Accountable Care Organizations: Additional Barriers To Success

Accountable Care Organization(ACOs) are not going to decrease the waste in the healthcare system. Waste occurs because of:

1. Excessive administrative service expenses by the healthcare insurance industry which provides administrative services for private insurance and Medicare and Medicaid. A committee is writing the final regulations covering Medical Loss ratios for President Obama’s healthcare reform act. The preliminary regulations are far from curative

2. A lack of patient responsibility in preventing the onset of chronic disease. The obesity epidemic is an example.

3. A lack of patient education in preventing the onset of complications of chronic diseases. Effective systems of chronic disease self- management must be developed.

4. The use of defensive medicine resulting in overtesting. Defensive medicine can be reduced by effective malpractice reform.

A system of incentives for patients and physicians must be developed to solve these causes of waste. A system of payments must also be developed to marginalize the excessive waste by the healthcare insurance industry. Patients must have control of their own healthcare dollars.

By developing ACOs, President Obama is increasing the complexity of the healthcare system. It will result in commoditizing medical care, provide incentives for rationing medical care, decrease access to care, and opening up avenues for future abuse.

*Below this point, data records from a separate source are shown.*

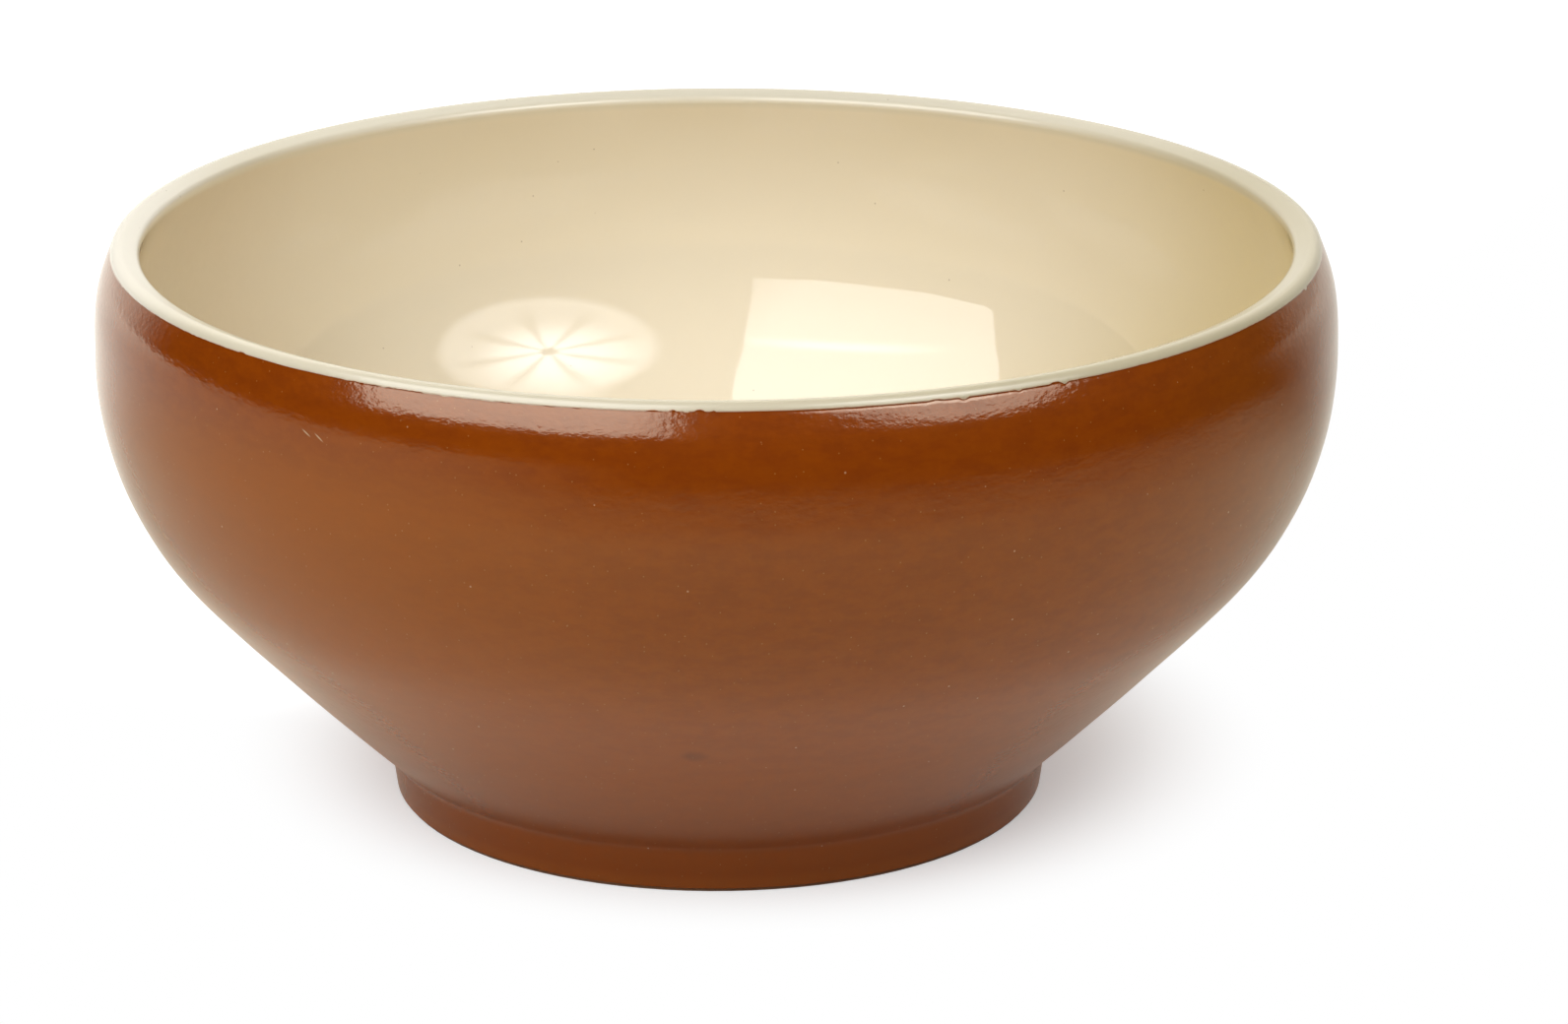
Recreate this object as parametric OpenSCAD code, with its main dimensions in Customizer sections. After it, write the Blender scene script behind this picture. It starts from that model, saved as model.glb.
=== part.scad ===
// A thrown and turned stoneware bowl with a cream liner glaze and a brown
// outer glaze. It is drawn as one half section, turned about the Z axis, and
// stands on its bare foot ring at z = 0. Lengths are in millimetres.

/* [Bowl] */
// Widest diameter, over the glaze
bowl_d = 220; // [205:1:250]
// Height of the rim's highest line above the table
bowl_h = 102.8; // [98:0.2:112]
// Height of the widest line of the belly
belly_h = 82.4; // [76:0.2:88]
// Radius of the belly's round, seen in section
belly_r = 57; // [50:0.5:64]
// Radius of the slight bow in the flank between the foot and the belly
flank_r = 740; // [400:10:2000]

/* [Wall] */
// Thickness of the wall, glaze included
wall_t = 5.1; // [4:0.1:7]
// Thickness of the floor at its middle, glaze included
floor_t = 7; // [5:0.1:10]
// Radius of the round between the floor and the wall, inside
floor_sweep_r = 55; // [35:1:80]

/* [Rim] */
// Rounding of the rim's outer edge
rim_outer_r = 1.9; // [1:0.1:2.4]
// Rounding of the rim's inner edge
rim_inner_r = 1.2; // [0.8:0.1:1.5]

/* [Foot] */
// Diameter of the foot where it meets the flank
foot_d = 119.2; // [112:0.2:126]
// Height of the foot
foot_h = 8.1; // [7:0.1:10]
// Slope of the foot's side, from level
foot_slope = 82.3; // [74:0.1:88]
// Radius of the hollow round between the foot and the flank
foot_crease_r = 3; // [1.5:0.1:4]
// Width of the ring that touches the table, before its edges are rounded
foot_ring_w = 7; // [5:0.1:12]
// Rounding of the ring's two edges
foot_edge_r = 0.6; // [0.4:0.1:1]
// Depth of the well turned under the base
well_depth = 5; // [4.6:0.1:6]
// Radius of the hollow round in the well's corner
well_corner_r = 2.5; // [1:0.1:3]
// Slope of the well's side, from level
well_slope = 76; // [60:1:88]

/* [Glaze] */
// Thickness of each fired glaze coat
glaze_t = 0.3; // [0.2:0.05:0.5]
// Height of the bare clay that is wiped clean above the foot's rounded edges
foot_wipe = 0.2; // [0.1:0.1:1]

/* [Hidden] */

// How far a straight run of the section may stray from its true round
fineness = 0.01;
// Fewest straight runs in any round
least_runs = 6;
// Facets of the turned surface in a preview
turn_facets = 240;

clay_color = "#b08a68";
liner_color = "#e6dabd";
outer_color = "#7d4724";

// The section is followed with the clay on the left. A slope is the angle of
// travel from level: the foot climbs steeply, the belly passes 90 degrees at
// its widest line, and the rim turns over past 180.
function travel(slope) = [cos(slope), sin(slope)];
// Direction in which the surface faces at a slope
function facing(slope) = [sin(slope), -cos(slope)];
// Slope at which a surface faces along a vector
function slope_of(v) = atan2(v.x, -v.y);

// Point where a line through p along u lies at distance r from c. The side
// is -1 for the first such point on the way and 1 for the second.
function reach(p, u, c, r, side) =
    let (q = p - c, m = q * u)
    p + u * (side * sqrt(r * r - q * q + m * m) - m);

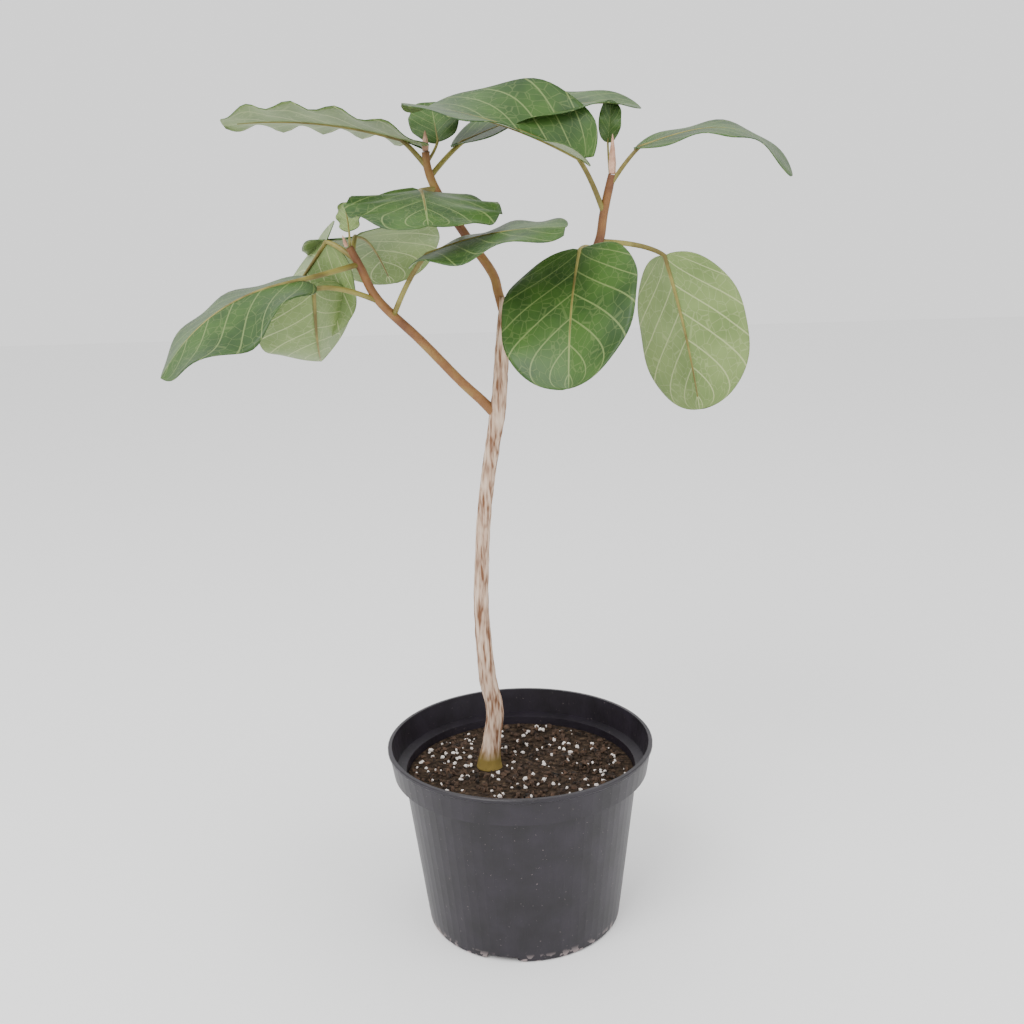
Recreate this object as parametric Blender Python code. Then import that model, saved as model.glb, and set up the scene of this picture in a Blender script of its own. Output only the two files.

The list of barriers to ACOs’ success is long and difficult to follow.

1. The government would rather deal with a few hospital systems than with individual physicians. Hospital systems would receive a lump sum payment for the care of attributed patients. The hospital system would control the money. Physicians would fight with hospital systems for equitable distribution of funds.

The idea has multiple problems. Most physicians in practice do not trust their hospital system. In the past physicians who became employed by hospital systems became disenchanted with the relationship. The hospital systems overloaded the expenses to the benefit of the hospital systems. The result was multi- million dollar salaries to hospital administrators and decreasing physician salaries.

It will be hard to get all physicians to be employed by hospital systems.

2. The Dartmouth group’s results are based on claims data. Claims data is notoriously inaccurate. Government policy decisions using claims data will lead to policy mistakes.

3. ACO patients are attributed to an ACO on the basis of their pattern of services used. Patients see a primary care physician who belongs to that ACO. All that patient’s care and expenses are attributed to that ACO’s lump sum payment.

If the costs incurred by the ACO’s “attributees” are sufficiently below Medicare’s spending projections for that population, the ACO shares in the savings realized by Medicare; if the costs are too high, the ACO loses nothing.

This represents a shift in incentives. The ACO, run by the hospital system, would want employed physicians to do less for the patients to earn more money. The result would be decreased access to care. Physicians have to be incentivized to do the right thing.

4. A problem will be the selection of attributed patients. There is no risk weighting of patients’ disease burden. Some patients are at greater risk of disease and its complication.

If one ACO gets sicker patients than another ACO that ACO’s chances of making money are less than the second ACO. Risk weighting of patients and their diseases is complicated but essential.

If a patient with the same coded illness as another patient does not follow instructions his chances of having complications from a disease are higher and his cost of care more expensive than another patient that follows instructions.

Attribution of the cost of medical care will be further complicated by the need to consider reasonable patterns of patient visits.

The nature of the attribution rules will have enormous implications to ACOs’ medical management.

5. Hospital systems that salary physicians receive fixed payments for diagnosis-related groups under Part B (physician payment for Medicare). Medicare also reimburses hospital based physicians for part of the costs of very expensive cases.

ACOs will be held fully accountable for outlier patients. Hospital systems will be hesitant to take on this uncontrollable risk. Accountability for costs under Medicare Parts A and B look like they are becoming daunting. After hospital systems realize the challenges of ACOs few hospital systems will choose to become an ACO.

(N Engl J Med 2010; 363:1389-1391, October 7, 2010)

6. President Obama’s healthcare reform law directs ACOs to be permeable to all patients. At the same time, they are held accountable for services by their patients obtain from outside providers. The financial risk is shifted from the government to the ACO. Once this is fully understood hospital systems and medical groups will not be willing to participate.

President Obama’s ACOs are creating a level of complexity that will make the healthcare system’s problems worse than they are now.